Environment and Statecraft: The Strategy of Environmental Treaty-Making

By Scott Barrett | Go to book overview

13 The Side Payments Game

When cooperation is not voluntarily forthcoming, positive incentives are the best way to achieve sustained inter-governmental cooperation. GATT Secretariat, “Trade and the Environment, ” (1992: 36)


13.1 INTRODUCTION

I have assumed thus far that countries are symmetric when they obviously differ widely. Some countries are affected more (in absolute or relative terms) by an environmental problem than are others, and some degrade the shared environment by more than do others. These asymmetries often dominate negotiations and they sometimes seem to be the main obstacle to a successful outcome. In this chapter I shall show that asymmetries are important, but that they are not an insurmountable barrier to successful cooperation. To the contrary, they may make cooperation easier.
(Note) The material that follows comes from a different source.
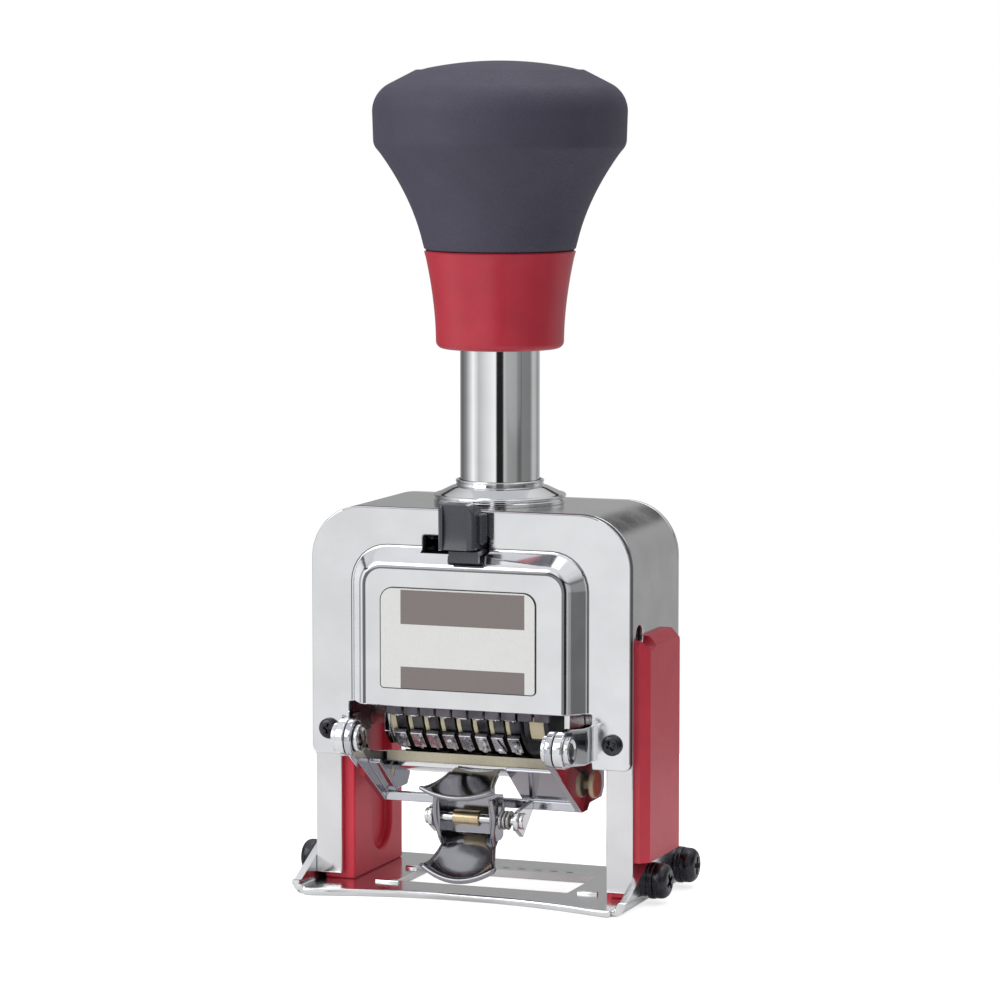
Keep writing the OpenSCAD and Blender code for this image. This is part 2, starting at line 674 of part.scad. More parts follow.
// ---- Inner frame, which moves with the stem ----
frame_low_z = 30;
frame_front_y = wheel_y - 9.8;
frame_back_y = back_seat_y - 0.6;
comb_y = wheel_y - wheel_r - 0.5;
comb_t = 1;
comb_low_z = 37.6;
comb_top_z = 50;
pawl_y = back_seat_y - 2.8;
pawl_z = wheel_z + 11.3;
pawl_shaft_r = 1.4;
spring_x = (frame_out + block_in) / 2;
spring_low_z = roller_z + roller_r + spring_r + 1.6;
spring_top_z = case_h - band_t - 3;
hook_r = 0.9;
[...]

I have also assumed thus far that cooperation can only be sustained by the credible threat to punish free-riders. To many this will seem too negative a perspective. Carrots can be, and sometimes are, used in place of, or along with, sticks. Would not it be better, as the GATT Secretariat suggests, to construct positive incentives for participation in an international treaty?
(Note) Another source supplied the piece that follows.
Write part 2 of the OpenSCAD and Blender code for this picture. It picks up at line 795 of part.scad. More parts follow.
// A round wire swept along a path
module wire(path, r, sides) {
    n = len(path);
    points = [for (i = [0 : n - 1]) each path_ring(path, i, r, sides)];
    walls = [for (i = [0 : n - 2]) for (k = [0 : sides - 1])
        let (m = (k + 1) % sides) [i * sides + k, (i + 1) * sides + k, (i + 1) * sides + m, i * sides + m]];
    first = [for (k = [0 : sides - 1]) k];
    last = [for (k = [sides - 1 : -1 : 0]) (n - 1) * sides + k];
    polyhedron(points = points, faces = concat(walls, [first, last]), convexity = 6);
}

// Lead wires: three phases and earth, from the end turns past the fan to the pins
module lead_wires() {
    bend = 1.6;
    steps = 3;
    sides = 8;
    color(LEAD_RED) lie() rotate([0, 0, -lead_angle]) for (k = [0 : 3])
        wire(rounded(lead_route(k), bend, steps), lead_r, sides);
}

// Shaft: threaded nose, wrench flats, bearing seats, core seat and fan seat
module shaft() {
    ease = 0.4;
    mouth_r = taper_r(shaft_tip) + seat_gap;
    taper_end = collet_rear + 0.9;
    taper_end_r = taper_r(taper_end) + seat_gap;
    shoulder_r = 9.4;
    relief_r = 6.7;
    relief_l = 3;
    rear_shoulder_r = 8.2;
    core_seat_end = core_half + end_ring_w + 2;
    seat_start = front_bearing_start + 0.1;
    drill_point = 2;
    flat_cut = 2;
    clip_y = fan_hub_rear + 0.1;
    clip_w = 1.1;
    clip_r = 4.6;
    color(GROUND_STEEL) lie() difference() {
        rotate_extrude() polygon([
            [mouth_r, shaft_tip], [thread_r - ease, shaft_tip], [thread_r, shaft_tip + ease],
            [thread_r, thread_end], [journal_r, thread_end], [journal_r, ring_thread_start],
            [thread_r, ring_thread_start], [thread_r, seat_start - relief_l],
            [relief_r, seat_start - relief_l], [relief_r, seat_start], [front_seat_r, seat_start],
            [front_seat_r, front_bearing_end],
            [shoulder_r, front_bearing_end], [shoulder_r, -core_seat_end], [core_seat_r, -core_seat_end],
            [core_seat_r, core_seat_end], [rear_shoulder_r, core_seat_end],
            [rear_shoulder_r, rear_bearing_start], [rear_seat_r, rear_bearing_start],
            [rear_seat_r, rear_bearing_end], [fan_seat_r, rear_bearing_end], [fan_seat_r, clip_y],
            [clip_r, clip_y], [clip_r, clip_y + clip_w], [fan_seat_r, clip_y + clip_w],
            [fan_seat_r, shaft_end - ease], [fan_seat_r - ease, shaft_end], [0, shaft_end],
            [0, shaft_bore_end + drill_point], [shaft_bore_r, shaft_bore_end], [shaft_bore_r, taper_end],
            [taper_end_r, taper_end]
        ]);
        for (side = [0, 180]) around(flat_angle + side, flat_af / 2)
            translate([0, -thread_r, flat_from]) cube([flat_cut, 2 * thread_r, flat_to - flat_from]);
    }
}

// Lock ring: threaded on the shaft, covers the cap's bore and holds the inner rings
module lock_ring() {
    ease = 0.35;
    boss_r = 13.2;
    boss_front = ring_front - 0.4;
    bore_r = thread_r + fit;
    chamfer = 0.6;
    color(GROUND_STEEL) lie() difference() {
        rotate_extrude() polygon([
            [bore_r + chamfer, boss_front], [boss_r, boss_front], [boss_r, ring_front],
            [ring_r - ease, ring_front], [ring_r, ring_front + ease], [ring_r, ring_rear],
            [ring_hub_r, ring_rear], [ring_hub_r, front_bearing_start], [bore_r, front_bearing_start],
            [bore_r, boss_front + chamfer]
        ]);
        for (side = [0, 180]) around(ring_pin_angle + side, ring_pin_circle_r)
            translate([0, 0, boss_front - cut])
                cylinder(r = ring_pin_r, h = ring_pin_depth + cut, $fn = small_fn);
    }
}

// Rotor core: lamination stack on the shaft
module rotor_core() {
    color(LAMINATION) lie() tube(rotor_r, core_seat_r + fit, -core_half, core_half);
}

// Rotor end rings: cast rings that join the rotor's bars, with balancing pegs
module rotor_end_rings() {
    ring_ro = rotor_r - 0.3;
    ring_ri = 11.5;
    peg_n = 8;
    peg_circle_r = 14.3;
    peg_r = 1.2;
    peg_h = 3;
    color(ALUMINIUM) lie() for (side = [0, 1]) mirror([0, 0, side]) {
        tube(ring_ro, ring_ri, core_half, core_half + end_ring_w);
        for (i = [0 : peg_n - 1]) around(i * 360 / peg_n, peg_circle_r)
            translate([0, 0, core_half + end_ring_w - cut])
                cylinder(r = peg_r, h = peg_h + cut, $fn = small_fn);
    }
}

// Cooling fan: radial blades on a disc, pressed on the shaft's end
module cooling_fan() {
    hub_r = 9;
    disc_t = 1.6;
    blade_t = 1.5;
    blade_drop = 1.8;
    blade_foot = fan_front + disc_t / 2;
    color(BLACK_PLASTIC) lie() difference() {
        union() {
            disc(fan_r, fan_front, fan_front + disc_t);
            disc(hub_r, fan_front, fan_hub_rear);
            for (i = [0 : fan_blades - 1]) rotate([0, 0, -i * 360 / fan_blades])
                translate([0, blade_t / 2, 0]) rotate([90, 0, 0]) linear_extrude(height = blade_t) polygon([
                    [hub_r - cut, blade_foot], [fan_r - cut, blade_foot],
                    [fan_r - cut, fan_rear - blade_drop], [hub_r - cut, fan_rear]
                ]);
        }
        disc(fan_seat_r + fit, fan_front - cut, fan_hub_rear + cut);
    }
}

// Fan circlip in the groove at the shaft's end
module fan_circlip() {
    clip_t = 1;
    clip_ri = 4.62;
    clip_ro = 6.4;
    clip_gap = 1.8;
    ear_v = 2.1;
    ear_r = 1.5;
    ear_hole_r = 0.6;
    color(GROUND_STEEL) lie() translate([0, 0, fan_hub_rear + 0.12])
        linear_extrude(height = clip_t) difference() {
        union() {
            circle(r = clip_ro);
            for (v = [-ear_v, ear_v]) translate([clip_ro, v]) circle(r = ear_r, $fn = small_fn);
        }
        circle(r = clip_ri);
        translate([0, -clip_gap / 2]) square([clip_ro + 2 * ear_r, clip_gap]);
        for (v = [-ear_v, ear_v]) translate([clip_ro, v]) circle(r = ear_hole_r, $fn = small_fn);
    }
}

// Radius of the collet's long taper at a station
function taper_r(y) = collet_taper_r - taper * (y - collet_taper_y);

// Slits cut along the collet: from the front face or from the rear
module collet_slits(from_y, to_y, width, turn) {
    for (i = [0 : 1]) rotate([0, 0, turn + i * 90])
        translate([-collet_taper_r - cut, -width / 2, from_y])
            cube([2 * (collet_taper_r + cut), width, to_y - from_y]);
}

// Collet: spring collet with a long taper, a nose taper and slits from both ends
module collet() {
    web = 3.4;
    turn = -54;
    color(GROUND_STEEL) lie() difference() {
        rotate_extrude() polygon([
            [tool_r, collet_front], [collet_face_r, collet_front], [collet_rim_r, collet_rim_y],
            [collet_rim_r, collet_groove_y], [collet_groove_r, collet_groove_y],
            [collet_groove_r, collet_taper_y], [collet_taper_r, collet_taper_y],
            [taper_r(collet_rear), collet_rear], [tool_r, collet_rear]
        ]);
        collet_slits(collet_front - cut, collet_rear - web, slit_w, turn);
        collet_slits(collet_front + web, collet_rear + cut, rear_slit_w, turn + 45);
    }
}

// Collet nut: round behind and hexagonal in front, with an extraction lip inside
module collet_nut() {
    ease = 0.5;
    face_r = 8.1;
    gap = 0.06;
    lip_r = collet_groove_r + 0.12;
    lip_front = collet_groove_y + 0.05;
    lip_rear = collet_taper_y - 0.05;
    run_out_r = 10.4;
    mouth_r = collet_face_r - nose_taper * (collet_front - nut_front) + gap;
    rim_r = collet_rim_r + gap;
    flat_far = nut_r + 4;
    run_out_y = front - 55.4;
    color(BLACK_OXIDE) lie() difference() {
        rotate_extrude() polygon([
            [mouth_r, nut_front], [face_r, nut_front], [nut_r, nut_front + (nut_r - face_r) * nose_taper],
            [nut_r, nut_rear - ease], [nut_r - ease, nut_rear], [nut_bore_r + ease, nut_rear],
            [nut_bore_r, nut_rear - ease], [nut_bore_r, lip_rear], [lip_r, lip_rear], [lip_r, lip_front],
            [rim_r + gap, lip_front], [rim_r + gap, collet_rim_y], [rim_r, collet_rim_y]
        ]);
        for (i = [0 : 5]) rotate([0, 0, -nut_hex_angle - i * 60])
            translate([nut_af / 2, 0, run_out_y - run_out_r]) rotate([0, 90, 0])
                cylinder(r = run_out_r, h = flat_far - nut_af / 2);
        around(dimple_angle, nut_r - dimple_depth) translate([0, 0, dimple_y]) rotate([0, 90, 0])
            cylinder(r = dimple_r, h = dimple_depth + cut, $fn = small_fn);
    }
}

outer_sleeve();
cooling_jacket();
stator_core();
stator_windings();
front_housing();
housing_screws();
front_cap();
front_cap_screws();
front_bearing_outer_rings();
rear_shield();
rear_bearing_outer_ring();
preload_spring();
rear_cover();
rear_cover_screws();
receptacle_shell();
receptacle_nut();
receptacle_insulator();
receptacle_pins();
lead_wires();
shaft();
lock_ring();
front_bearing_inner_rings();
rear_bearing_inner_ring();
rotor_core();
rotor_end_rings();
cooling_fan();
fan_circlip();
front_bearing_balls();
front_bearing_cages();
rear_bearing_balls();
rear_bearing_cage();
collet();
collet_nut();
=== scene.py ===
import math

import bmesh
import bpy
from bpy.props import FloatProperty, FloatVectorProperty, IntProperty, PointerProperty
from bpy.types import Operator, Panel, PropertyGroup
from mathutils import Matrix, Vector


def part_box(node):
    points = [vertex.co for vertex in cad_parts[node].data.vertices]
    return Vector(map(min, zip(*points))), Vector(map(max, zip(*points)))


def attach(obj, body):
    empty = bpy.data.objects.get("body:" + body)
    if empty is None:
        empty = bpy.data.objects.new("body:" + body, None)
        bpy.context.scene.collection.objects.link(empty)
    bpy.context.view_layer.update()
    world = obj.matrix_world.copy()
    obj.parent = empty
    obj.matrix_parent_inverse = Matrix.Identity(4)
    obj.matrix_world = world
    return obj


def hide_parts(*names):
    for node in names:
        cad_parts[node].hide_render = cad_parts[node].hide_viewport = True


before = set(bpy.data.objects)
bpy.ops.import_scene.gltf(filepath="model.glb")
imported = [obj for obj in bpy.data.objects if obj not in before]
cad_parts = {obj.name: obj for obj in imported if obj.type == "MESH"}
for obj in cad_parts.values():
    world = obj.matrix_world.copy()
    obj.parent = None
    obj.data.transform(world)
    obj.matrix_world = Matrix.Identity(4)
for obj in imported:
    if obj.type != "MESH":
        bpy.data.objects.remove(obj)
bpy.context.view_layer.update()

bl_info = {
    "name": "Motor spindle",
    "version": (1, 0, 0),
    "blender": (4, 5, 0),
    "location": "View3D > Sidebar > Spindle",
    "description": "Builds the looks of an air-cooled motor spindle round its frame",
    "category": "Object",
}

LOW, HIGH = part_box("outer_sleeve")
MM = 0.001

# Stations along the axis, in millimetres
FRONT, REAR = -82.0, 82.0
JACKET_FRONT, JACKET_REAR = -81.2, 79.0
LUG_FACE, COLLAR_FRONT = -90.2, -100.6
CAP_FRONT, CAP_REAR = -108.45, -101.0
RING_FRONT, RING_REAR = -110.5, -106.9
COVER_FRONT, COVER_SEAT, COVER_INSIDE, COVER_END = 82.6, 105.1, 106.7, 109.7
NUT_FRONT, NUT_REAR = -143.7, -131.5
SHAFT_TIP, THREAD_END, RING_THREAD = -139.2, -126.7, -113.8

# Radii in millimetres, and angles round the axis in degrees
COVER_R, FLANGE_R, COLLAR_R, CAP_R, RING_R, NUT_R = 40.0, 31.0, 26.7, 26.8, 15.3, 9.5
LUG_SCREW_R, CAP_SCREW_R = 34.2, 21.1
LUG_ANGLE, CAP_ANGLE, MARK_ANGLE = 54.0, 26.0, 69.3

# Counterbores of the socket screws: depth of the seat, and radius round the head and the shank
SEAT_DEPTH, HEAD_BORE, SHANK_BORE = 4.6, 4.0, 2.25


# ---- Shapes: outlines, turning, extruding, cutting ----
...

In this chapter, I relax these assumptions. I shall show that carrots can promote cooperation—but only if countries are sufficiently asymmetric. I shall also show that carrots only help if coupled with the use of effective sticks. As the lawyer-economist Howard Chang (1995) has argued, the “carrots only” approach advocated by the GATT Secretariat is unable to resolve a transnational PD.
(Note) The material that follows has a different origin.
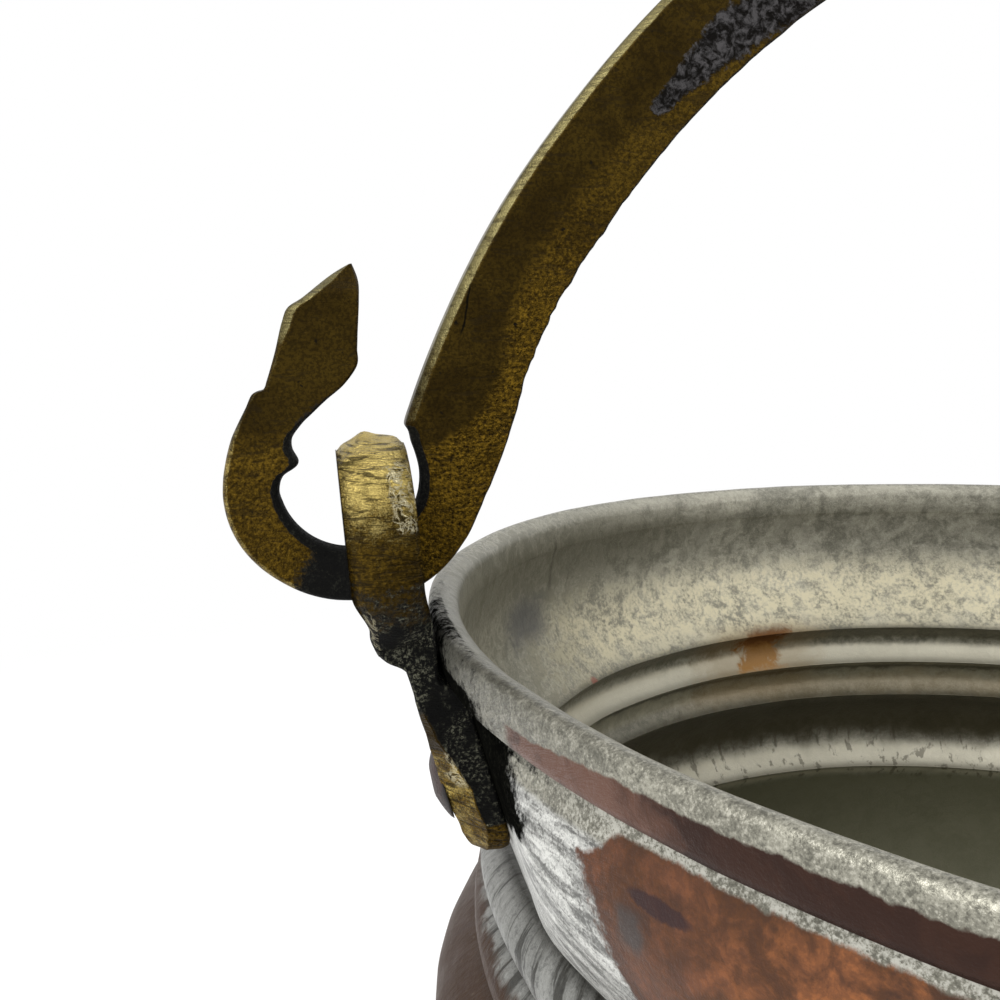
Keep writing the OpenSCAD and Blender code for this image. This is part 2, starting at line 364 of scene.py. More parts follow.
# the profile of floor, wall, lip, inner wall and inner floor, turned once round the upright axis
def buildBody():
    size = bodySizes
    wall = bodyWall()
    lip = np.array([
        (108.4, 6.5), (109.3, 6.35), (109.95, 5.9), (110.2, 5.1), (110.35, 3.8), (110.45, 2.5), (110.45, 1.5),
        (110.25, 0.8), (109.9, 0.3), (109.3, 0.05), (108.6, 0.15), (107.9, 0.45), (107.2, 0.85), (106.6, 1.3),
        (106.25, 1.9), (106.12, 2.7), (106.1, 4.2),
    ])
    inner = wall.copy()
    inner[:, 0] -= size["sheet"]
    inner = inner[inner[:, 1] < size["height"] - size["sheet"] - 3]
    floorRim = size["baseRadius"] - size["sheet"]
    floorDrop = size["height"] - size["sheet"]
    rows = [(r, size["height"]) for r in (0.01, 14, 30, 48, 64, 76, 83)]
    rows += [(size["baseRadius"] - 0.8, size["height"])]
    rows += list(map(tuple, wall[::-1]))
    outerCount = len(rows)
    rows += list(map(tuple, lip))
    rows += list(map(tuple, inner))
    rows += [(floorRim, floorDrop - 1.2), (floorRim - 1.5, floorDrop)]
    rows += [(r, floorDrop) for r in (80, 70, 56, 40, 24, 10, 0.01)]
    rows = np.array(rows)
    r, depth = rows[:, 0][:, None], rows[:, 1][:, None]
    turn = np.linspace(0, 2 * math.pi, size["around"], endpoint=False)[None, :]
    isInner = (np.arange(len(rows)) >= outerCount + 11).astype(float)[:, None]
    # the collar is hammered flat behind each ear
    flat = size["neckRadius"] - (depth - size["seatTop"]) * math.tan(math.radians(size["seatLean"]))
    flat = flat - isInner * size["sheet"]
    flatRadius = flat / np.maximum(np.abs(np.cos(turn)), 0.2)
    inCollar = (depth > 7.2) & (depth < 34.5)
    soft = 0.5
    softLow = -soft * np.logaddexp(-flatRadius / soft, -(r + 0 * turn) / soft)
    radius = np.where(inCollar, softLow, r + 0 * turn)
    # slight hammered unevenness, the same inside and out
    x, y = np.cos(turn) * r, np.sin(turn) * r
    z = size["height"] - depth + 0 * turn
    near = waveNoise(x, y, z, 34.0, 3) * size["wobble"] + waveNoise(x, y, z, 13.0, 8) * size["wobble"] * 0.35
    near *= smoothStep(0, 12, size["height"] - depth) * smoothStep(20, 60, r)
    awayFromEars = smoothStep(0.05, 0.2, np.abs(np.sin(turn)))
    radius = radius + near * (0.15 + 0.85 * awayFromEars)
    lipZone = smoothStep(7.5, 5.5, depth) * (1 - 0 * turn)
    z = z - lipZone * 0.22 * (1 + waveNoise(x, y, 0 * x, 45.0, 21)) * 0.5
    z = z - lipZone * 0.07 * (1 + waveNoise(x, y, 0 * x, 9.0, 22)) * 0.5
    radius = np.minimum(radius, 116.4)
    grid = np.stack([radius * np.cos(turn), radius * np.sin(turn), z], -1)
    # painted shade along the creases between the mouldings
    creases = [34.4, 43.1, 52.0, 72.5]
    crease = sum(np.exp(-((depth - c) / 0.9) ** 2) for c in creases)
    full = np.ones_like(turn)
    attributes = {"inside": isInner * full, "drop": depth * full, "crease": crease * full}
    return ringMesh("pailShell", grid, attributes)


body = buildBody()
print("body built", len(body.data.polygons))

# ---------- bail ----------

bailSizes = {
    "halfThick": 2.5,
    "archInner": 107.9,
    "archOuter": 119.7,
    "archCentreDrop": 13.2,  # arch centre below the rim
    "hookCentre": (-120.3, 17.5),  # along X and above the rim
    "bendInner": 8.4,
    "bendOuter": 14.4,
    "legGrow": 5.3,          # how far the leg opens out above the bend
    "lump": 2.2,             # casting lump inside the bend
    "roughEdge": 0.13,       # how nibbled the inner edge is
    "steps": 470,            # rings along one half
}

# the leaf from its tip down to the bend, only its corners and flanks: across and up from the hook's
# centre, first the outer edge and then the inner edge
leafCorners = [
    (0.4, 25.2, 0.8, 25.3),      # tip
    (-1.2, 24.2, 1.3, 24.0),
    (-5.0, 21.2, 1.5, 21.0),     # sloping edge
    (-6.7, 20.0, 1.4, 19.0),     # shoulder
    (-7.3, 18.5, 1.3, 17.5),
    (-8.2, 15.0, 1.2, 15.5),     # flank
    (-9.2, 11.8, 1.0, 13.2),
    (-9.6, 10.8, -0.4, 11.3),    # ledge, and the corner across from it
    (-10.9, 10.2, -2.5, 9.5),
    (-11.7, 8.6, -4.1, 8.0),
    (-12.8, 6.5, -5.5, 6.6),
]


# both edges from the leaf round the bend to the leg: the bend is two arcs about one centre, the inner one
# carries a lump, and the outer one opens out into the leg by a power of the angle
def hookStations():
    size = bailSizes
    across, rise = size["hookCentre"]
    rows = [[across + a, rise + b, across + c, rise + d] for a, b, c, d in leafCorners]
    for turn in [160, 165.5, 171, 180, 188, *range(200, 345, 12), 349, 358, 366, 371, 374.5, 377]:
        outer = size["bendOuter"] + 0.6 * smoothStep(165, 200, turn) - 0.3 * smoothStep(210, 240, turn)
        outer += 0.9 * smoothStep(270, 305, turn) + size["legGrow"] * max(0, (turn - 330) / 50) ** 2.4
        facing = turn - 16 * (1 - smoothStep(160, 188, turn)) + 27 * max(0, (turn - 345) / 32) ** 1.5
        inner = size["bendInner"] - size["lump"] * math.exp(-((facing - 163) / 12) ** 2)
        inner += 0.8 * smoothStep(385, 404, facing)
        a, b = math.radians(turn), math.radians(facing)
        rows.append([across + outer * math.cos(a), rise + outer * math.sin(a),
                     across + inner * math.cos(b), rise + inner * math.sin(b)])
    return rows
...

What exactly is a “carrot”? It is sometimes thought of as the obverse of a stick. Consider the analysis in Chapter 7 . Suppose that an agreement consists of k* parties. If one party withdrew from such a treaty, all the others would punish the deviant by playing Pollute instead of Abate. 1 This is a stick. Now suppose that there were k* − 1 parties. Then, if one country acceded, the other parties would reward this country by playing Abate. This might be called a carrot. When looked at in this way, sticks and carrots are different sides of the same coin.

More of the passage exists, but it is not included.